The deeper issue: “ten years” assumes a fairly light-use, moderate-temperature, partial-discharge profile. Full-time off-grid living involves daily deep cycling, often in heat, and that accelerates degradation significantly relative to what the datasheet implies. Plan for real replacement costs sooner than the headline figure suggests, especially if you’re running a system hard every day.
Before You Commit: The 48-Hour Test
Spec sheets, forum posts, and guides like this one can only take you so far. The recharge-vs-draw mismatch and the surge problems that kill an off-grid setup don’t show up on paper — they show up when you’re actually living on the system.
Before going full-time, run a live test spanning at least 48–72 hours with your actual load: power, water, food, and internet all running. This needs to cover at least one full recharge cycle, and ideally one cloudy or overcast day. The failure mode this test catches — the slow battery drain that only appears across a day-night-day cycle — is precisely what a quick sunny-day demo will never reveal. If your system handles a cloudy 72-hour stretch with realistic loads, you have real data. If it struggles, you find that out before you’ve burned your fallback options.

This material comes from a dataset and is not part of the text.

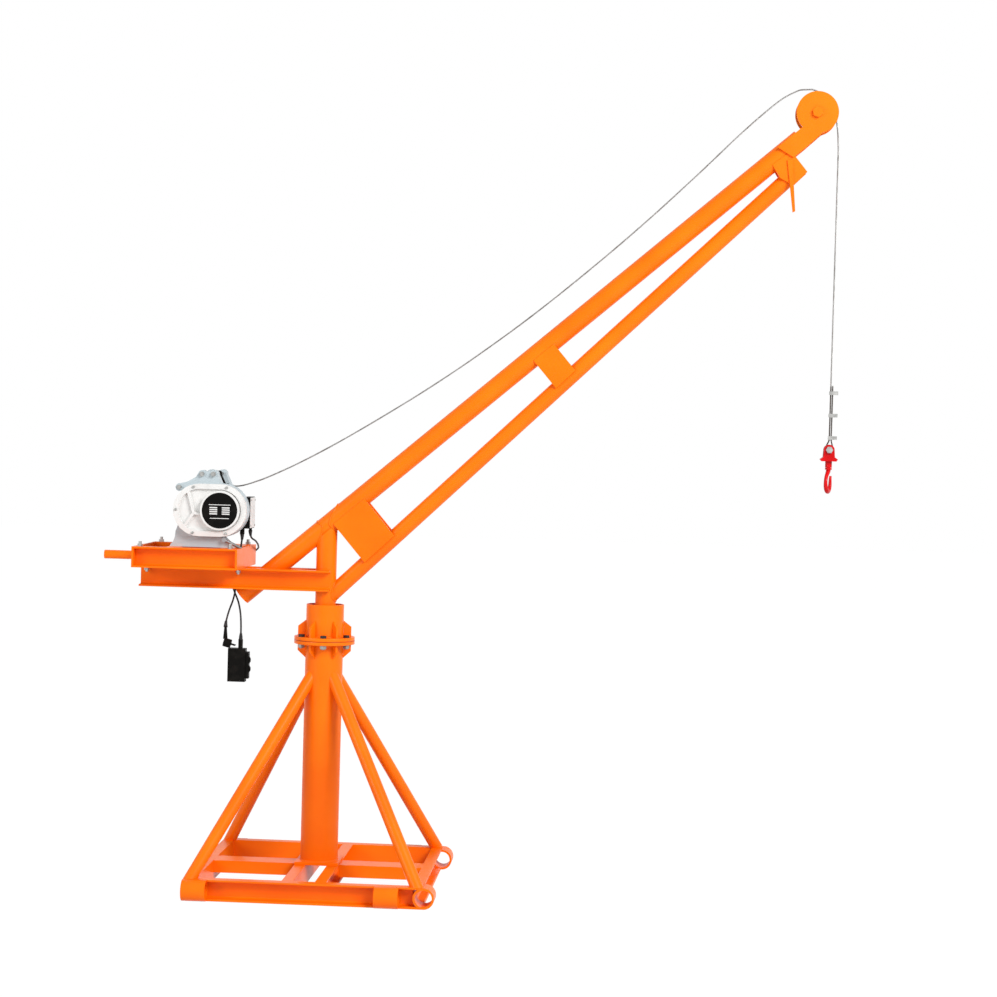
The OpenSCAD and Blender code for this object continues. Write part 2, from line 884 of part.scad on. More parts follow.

The One Thing to Hold Onto
If you remember nothing else: the question is never “how many watt-hours does this unit have?” The question is “can my daily solar harvest exceed my daily draw?” Get that equation to work — accounting for the 85% usable capacity, the hard solar input cap, your always-on loads, and at least one bad-weather day in your planning — and full-time off-grid is genuinely viable. Skip it, and you’re just buying time before the slow drain catches you.